3. Targeted Incentives and Fleet Policies

While some national subsidies phased out in 2024-2025 (e.g., Germany, France), new or adjusted programs emerged:

  • Germany’s €3-5 billion scheme for 2026 targets low/middle-income buyers.
  • Corporate fleet mandates and city low-emission zones accelerate adoption.
  • Company car taxation favors EVs, driving volume in key markets.

4. Industrial Response and Innovation

European brands like Volkswagen, BMW, Mercedes, and Renault invest heavily in affordable models (e.g., Renault 5 E-Tech, upcoming compact EVs). Tariffs on Chinese imports (17-38%) protect domestic production while encouraging local battery and supply chain investments.

Global Comparison: Europe vs. China vs. United States in 2026

Europe’s leadership shines when benchmarked globally:

  • China — Dominates volume (over 50% EV share, millions sold monthly) via subsidies, massive domestic production, and low prices. However, Europe’s per-capita adoption and policy rigor give it an edge in regulated transition quality. Chinese brands (BYD, Geely) grow in Europe (6%+ share in 2025, rising), but tariffs limit unchecked dominance.
  • United States — Lags significantly, with EV share around 10% or lower in 2025-2026 forecasts. Policy shifts (e.g., expiring tax credits) cause pauses, hybrids absorb growth, and infrastructure trails. Europe’s mandatory standards contrast with U.S. voluntary approaches.

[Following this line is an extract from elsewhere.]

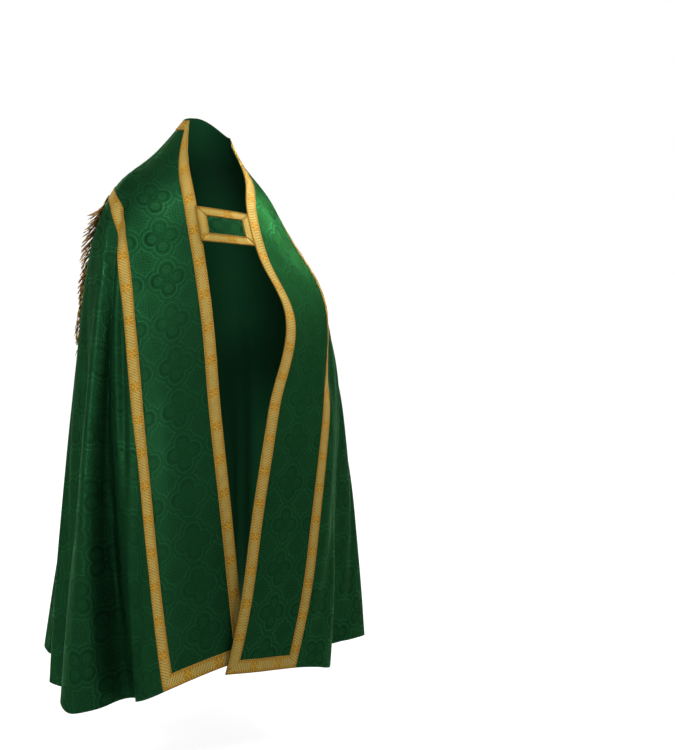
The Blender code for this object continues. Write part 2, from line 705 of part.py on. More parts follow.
def morse_grid():
    """Grid of the tab, from the right front edge to the left one."""
    stops = [0, MORSE_BRAID, MORSE_WIDTH / 2, MORSE_WIDTH - MORSE_BRAID, MORSE_WIDTH]
    heights = [0, MORSE_BRAID, MORSE_HEIGHT - MORSE_BRAID, MORSE_HEIGHT]
    rows = []
    for height in heights:
        down = MORSE_TOP + height
        lap = RIGHT_LAP / right.width(down)
        free = right.point(np.float64(lap), np.float64(down - MORSE_RISE))
        sewn = left.point(np.float64(0.0), np.float64(down))
        free = free + np.array([0.0, -RIGHT_STAND, 0.0])
        sewn = sewn + np.array([-0.0007, -LEFT_STAND, 0.0])
        row = []
        for stop in stops:
            share = stop / MORSE_WIDTH
            bulge = -MORSE_BULGE * math.sin(math.pi * share)
            row.append(free + (sewn - free) * share + np.array([0.0, bulge, 0.0]))
        rows.append(row)
    return np.array(rows)


morse = morse_grid()
morse_normal = grid_normals(morse)
grid_wall("morse_panel", morse, morse_normal, -HOOD_CLOTH, 0.0, DAMASK_GREEN, 0.55)
braid("morse_galloon", morse, morse_normal, skip=((1, 1), (1, 2)))
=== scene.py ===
import math

import bpy
import numpy as np
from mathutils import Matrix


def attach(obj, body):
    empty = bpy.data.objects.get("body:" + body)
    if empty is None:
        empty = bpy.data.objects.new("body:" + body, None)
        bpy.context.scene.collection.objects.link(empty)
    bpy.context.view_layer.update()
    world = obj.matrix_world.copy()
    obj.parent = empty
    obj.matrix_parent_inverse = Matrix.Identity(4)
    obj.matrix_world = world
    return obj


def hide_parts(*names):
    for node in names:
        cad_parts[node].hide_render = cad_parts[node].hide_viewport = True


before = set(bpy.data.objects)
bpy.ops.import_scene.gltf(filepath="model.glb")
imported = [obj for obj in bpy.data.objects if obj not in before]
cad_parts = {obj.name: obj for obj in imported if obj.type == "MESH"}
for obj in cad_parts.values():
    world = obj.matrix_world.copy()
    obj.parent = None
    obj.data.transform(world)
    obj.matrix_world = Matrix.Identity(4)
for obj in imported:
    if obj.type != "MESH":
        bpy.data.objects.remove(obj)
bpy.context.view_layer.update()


# ---- the cape: two damask panels -----------------------------------------
# Two lined panels of silk damask, each a sector of a circle, seamed down the middle of the back.
# They hang from the band round the neck, in folds that grow towards the hem, which is turned
# up inside and pressed.
CLOTH = 0.0024          # damask, interlining and lining together
PART_GAP = 0.0004       # the halves lie this far from their seam
EDGE_GAP = 0.0006       # and this far from the band
CLOTH_ROLL = 0.0004     # how far a cut edge of cloth bulges
CAPE_LENGTH = 1.47      # neckline to hem, down the cloth
BAND = 0.232            # width of the orphrey band
BRAID = 0.034           # wide galloon

# Rings of the cape before its folds: down the cloth, half widths right and left, depth behind,
# middle right and left, front right and left, squareness before and behind, front edge right
# and left
PLAN = [
    (0.00, 0.042, 0.085, 0.066, 0.030, 0.024, 0.000, -0.030, 2.0, 2.0, -0.038, 0.079),
    (0.10, 0.122, 0.118, 0.106, 0.028, 0.030, -0.074, -0.081, 2.0, 2.1, -0.080, 0.080),
    (0.22, 0.214, 0.186, 0.160, 0.050, 0.030, -0.132, -0.130, 2.0, 2.3, -0.094, 0.044),
    (0.36, 0.272, 0.250, 0.198, 0.050, 0.010, -0.160, -0.175, 2.0, 2.5, -0.090, 0.052),
    (0.50, 0.300, 0.322, 0.230, 0.045, -0.025, -0.192, -0.212, 2.0, 2.5, -0.090, 0.108),
    (0.75, 0.326, 0.387, 0.276, 0.040, -0.064, -0.240, -0.255, 2.0, 2.7, -0.096, 0.025),
    (1.00, 0.352, 0.409, 0.315, 0.028, -0.080, -0.286, -0.300, 2.1, 2.8, -0.098, -0.052),
    (1.25, 0.372, 0.418, 0.348, 0.020, -0.080, -0.318, -0.338, 2.2, 3.0, -0.096, -0.112),
    (1.47, 0.386, 0.424, 0.376, 0.010, -0.060, -0.340, -0.362, 2.2, 3.0, -0.094, -0.166),
]

# down the cloth, height of the front edge right and left, of the side right and left, of the back
LEVELS = [
    (0.00, 0.000, -0.062, 0.000, -0.040, 0.010),
    (0.10, -0.098, -0.130, -0.084, -0.106, -0.066),
    (0.22, -0.215, -0.220, -0.161, -0.190, -0.155),
    (0.36, -0.350, -0.345, -0.285, -0.300, -0.280),
    (0.50, -0.484, -0.480, -0.415, -0.415, -0.416),
    (0.75, -0.724, -0.722, -0.668, -0.662, -0.660),
    (1.00, -0.960, -0.958, -0.928, -0.918, -0.906),
    (1.25, -1.180, -1.180, -1.192, -1.170, -1.150),
    (1.47, -1.322, -1.344, -1.440, -1.402, -1.370),
]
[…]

Europe achieves higher penetration in a mature, diverse market through enforcement, not just incentives.

Challenges Europe Faces in Sustaining Leadership

Despite strengths, hurdles remain:

  • Chinese Competition — Affordable imports pressure local brands; Europe risks supply chain dependence on Chinese batteries.
  • Affordability — EVs remain pricier than ICE in some segments, though battery costs fall.
  • Policy Stability — Recent 2035 adjustments reflect industry pressure; further dilution could slow momentum.
  • Economic Factors — High energy prices and inflation test consumer demand.

2026 will test Europe’s resolve: Can it localize supply chains, scale affordable models, and maintain regulatory spine amid global shifts?

Why This Matters: Europe’s Model for the World

Europe’s EV transition in 2026 demonstrates that ambitious, binding policies—paired with infrastructure and incentives—can drive rapid decarbonization. As transport emissions (16%+ of EU total) decline, Europe reduces oil imports, boosts energy security, and creates green jobs.

For global observers, Europe’s path shows regulation can outpace pure market forces, offering lessons for emerging markets. The continent isn’t just adopting EVs—it’s leading the charge toward a sustainable automotive future.